Records for the exercise:

# # # #

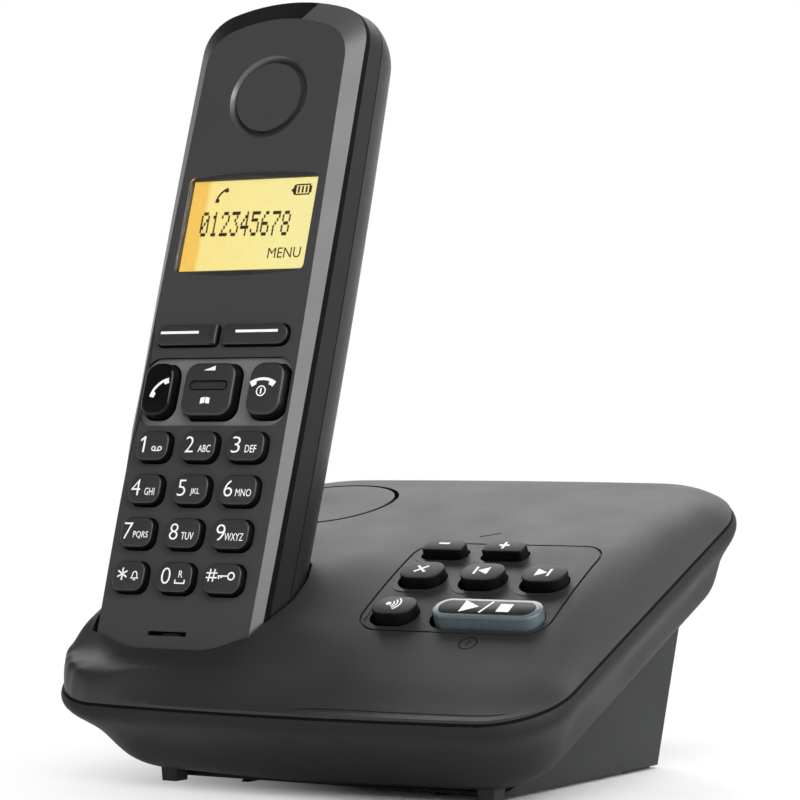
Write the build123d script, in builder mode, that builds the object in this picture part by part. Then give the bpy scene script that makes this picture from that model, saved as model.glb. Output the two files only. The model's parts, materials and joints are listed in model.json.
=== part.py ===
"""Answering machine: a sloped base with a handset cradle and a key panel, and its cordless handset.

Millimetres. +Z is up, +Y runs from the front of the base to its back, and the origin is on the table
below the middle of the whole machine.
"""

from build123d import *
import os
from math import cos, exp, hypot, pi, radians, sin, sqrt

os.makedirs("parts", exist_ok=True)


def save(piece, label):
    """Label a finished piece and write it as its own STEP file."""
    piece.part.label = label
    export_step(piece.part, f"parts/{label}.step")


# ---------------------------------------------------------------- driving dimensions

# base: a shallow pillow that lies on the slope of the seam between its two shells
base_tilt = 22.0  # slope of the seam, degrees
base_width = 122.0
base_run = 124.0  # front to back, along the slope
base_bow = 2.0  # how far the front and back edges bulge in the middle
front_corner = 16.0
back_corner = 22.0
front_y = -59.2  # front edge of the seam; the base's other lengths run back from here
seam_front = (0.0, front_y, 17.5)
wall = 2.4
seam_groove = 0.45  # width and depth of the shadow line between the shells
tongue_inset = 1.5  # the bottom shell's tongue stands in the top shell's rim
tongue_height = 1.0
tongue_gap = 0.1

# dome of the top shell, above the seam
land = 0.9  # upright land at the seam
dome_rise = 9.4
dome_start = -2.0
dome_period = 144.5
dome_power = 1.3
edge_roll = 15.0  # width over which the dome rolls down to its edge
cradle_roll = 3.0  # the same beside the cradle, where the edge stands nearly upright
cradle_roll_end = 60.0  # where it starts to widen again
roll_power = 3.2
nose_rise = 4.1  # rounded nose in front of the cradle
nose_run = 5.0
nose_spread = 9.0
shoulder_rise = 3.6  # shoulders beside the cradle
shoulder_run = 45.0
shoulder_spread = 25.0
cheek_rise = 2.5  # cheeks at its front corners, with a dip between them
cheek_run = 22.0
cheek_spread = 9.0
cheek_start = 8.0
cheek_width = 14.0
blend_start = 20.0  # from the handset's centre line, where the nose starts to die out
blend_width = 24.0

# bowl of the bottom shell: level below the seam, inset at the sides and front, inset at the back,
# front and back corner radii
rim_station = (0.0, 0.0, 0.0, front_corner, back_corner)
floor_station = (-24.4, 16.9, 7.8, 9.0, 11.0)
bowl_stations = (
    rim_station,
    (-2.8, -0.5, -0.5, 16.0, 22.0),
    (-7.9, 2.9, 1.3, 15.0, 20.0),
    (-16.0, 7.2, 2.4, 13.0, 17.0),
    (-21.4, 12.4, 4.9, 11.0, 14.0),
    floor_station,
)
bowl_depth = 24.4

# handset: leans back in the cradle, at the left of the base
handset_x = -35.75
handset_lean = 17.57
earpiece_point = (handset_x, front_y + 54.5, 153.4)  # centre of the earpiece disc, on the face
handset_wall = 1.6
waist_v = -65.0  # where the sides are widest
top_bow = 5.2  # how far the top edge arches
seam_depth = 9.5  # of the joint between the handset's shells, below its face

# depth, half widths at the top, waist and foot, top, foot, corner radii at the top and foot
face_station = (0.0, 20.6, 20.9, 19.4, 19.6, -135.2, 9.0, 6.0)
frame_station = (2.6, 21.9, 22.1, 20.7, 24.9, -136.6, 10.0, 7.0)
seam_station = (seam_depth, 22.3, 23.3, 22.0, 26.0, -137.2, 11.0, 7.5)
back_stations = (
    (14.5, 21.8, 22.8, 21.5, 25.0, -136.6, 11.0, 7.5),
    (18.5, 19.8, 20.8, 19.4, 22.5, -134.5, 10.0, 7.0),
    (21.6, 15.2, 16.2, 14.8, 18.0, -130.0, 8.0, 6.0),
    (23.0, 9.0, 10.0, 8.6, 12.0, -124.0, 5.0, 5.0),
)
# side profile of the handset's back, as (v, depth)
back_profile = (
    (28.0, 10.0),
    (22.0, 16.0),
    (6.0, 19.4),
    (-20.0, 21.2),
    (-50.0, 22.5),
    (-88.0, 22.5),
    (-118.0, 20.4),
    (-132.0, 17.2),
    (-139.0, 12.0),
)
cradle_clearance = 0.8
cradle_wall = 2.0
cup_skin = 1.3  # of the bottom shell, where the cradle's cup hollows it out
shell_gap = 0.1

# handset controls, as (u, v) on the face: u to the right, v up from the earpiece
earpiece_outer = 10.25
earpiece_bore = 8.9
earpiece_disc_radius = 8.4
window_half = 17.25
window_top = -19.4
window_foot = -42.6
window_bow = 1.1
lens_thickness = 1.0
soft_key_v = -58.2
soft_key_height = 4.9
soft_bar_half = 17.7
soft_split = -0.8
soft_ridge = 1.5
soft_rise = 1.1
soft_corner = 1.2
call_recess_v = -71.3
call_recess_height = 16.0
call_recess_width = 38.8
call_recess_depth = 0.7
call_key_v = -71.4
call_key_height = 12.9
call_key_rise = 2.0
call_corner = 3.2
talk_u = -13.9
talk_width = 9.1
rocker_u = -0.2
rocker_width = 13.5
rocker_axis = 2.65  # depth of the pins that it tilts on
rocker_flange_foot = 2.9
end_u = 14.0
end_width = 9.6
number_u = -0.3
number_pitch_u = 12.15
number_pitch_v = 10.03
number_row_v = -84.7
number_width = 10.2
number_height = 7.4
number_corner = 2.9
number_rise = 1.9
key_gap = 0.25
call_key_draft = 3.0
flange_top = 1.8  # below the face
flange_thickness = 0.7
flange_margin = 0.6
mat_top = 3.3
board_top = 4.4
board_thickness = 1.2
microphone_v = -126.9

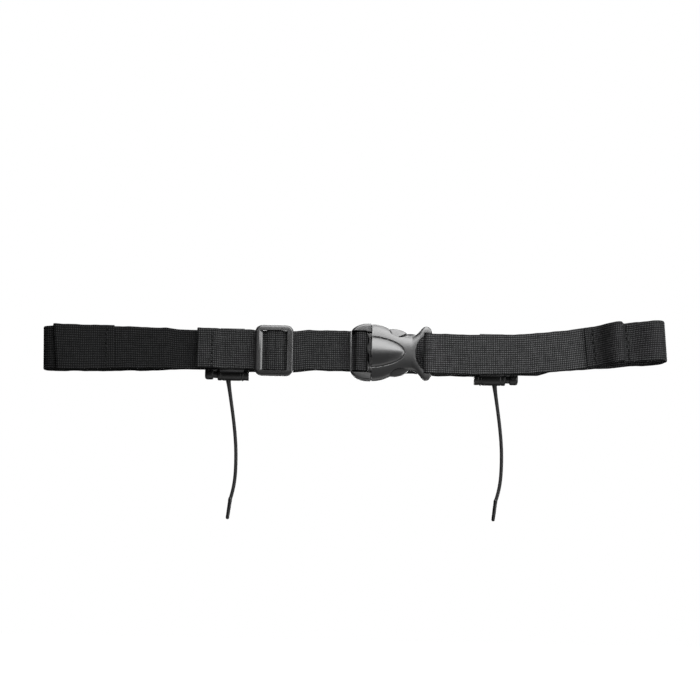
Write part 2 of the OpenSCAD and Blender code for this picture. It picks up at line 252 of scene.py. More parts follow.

# # # #

Problem to work on:
Search the entries for "parts" and copy out each line that has it.

The response:
Write the build123d script, in builder mode, that builds the object in this picture part by part. Then give the bpy scene script that makes this picture from that model, saved as model.glb. Output the two files only. The model's parts, materials and joints are listed in model.json.
os.makedirs("parts", exist_ok=True)
    export_step(piece.part, f"parts/{label}.step")
Write part 2 of the OpenSCAD and Blender code for this picture. It picks up at line 252 of scene.py. More parts follow.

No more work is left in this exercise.